There are trophies at Bryant Square Park that Jasha Johnston won coaching teams in years past. This summer, after a hiatus, he was back and had Levi, his 8-year-old son, in tow.
Johnston is not one to wax poetic about baseball but is as close to a savior as baseball has at Bryant Square. Midway through the season in June, he was typically matter-of-fact, saying the team was "further than I expected." The team, at that point, had won two of its four games.
Rounding them up
With his dented Ford Taurus, Johnston assembled the team daily for games and practices.

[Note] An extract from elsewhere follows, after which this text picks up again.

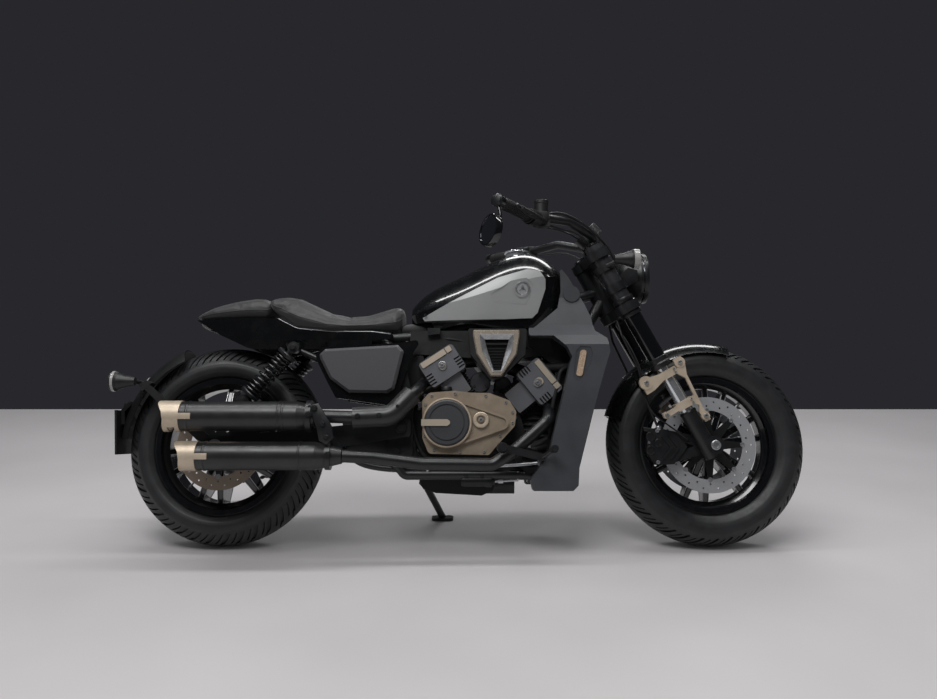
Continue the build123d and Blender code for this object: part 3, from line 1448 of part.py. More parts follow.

When he arrived home from work on one game day — he owns a restaurant a half-mile from the park — Levi waited for him on the back deck. Their home in Whittier, facing a sound barrier wall along I-35W, sits two blocks from a homeless shelter. Soon Yasir "Ya Ya" Ahmed and Ali Mahmed walked over from their home, two doors away, and sat on the trunk of Johnston's car to wait for him.
Weaving through the neighborhood, Johnston floated down an alley at 34th Street and Portland Avenue S. to pick up Imraan Arale and finally waited at 32nd Street and 4th Avenue S. for Ashraf Mohamed to emerge from his house.
As the season wore on, Johnston was both coach and father figure. When teammates teased Holden Magnuson, taking his batting glove, Johnston made them do sprints in the park. When several players struck out looking during a game, Johnston told the team that "I don't want to see third-strike looking" again. And when he did not like an umpire's strike zone, he jawed with the man in blue. "You're going to get what I call," the umpire snapped back.
There is, however, more work to do. In a sign of what still grabs their attention, some players scooted into the park building's computer room to play video games as soon as one practice ended.
Facing his own 3-and-2 count with the bases loaded on a Monday night, Holden swung and missed, ending a rally. But his mom, Melissa Holland, was nonetheless pleased with his progress — and with Johnston. "He's awesome," she said of the coach. So is her son hooked on baseball? "Yes," she said. "It's just a matter of him getting as interested as me."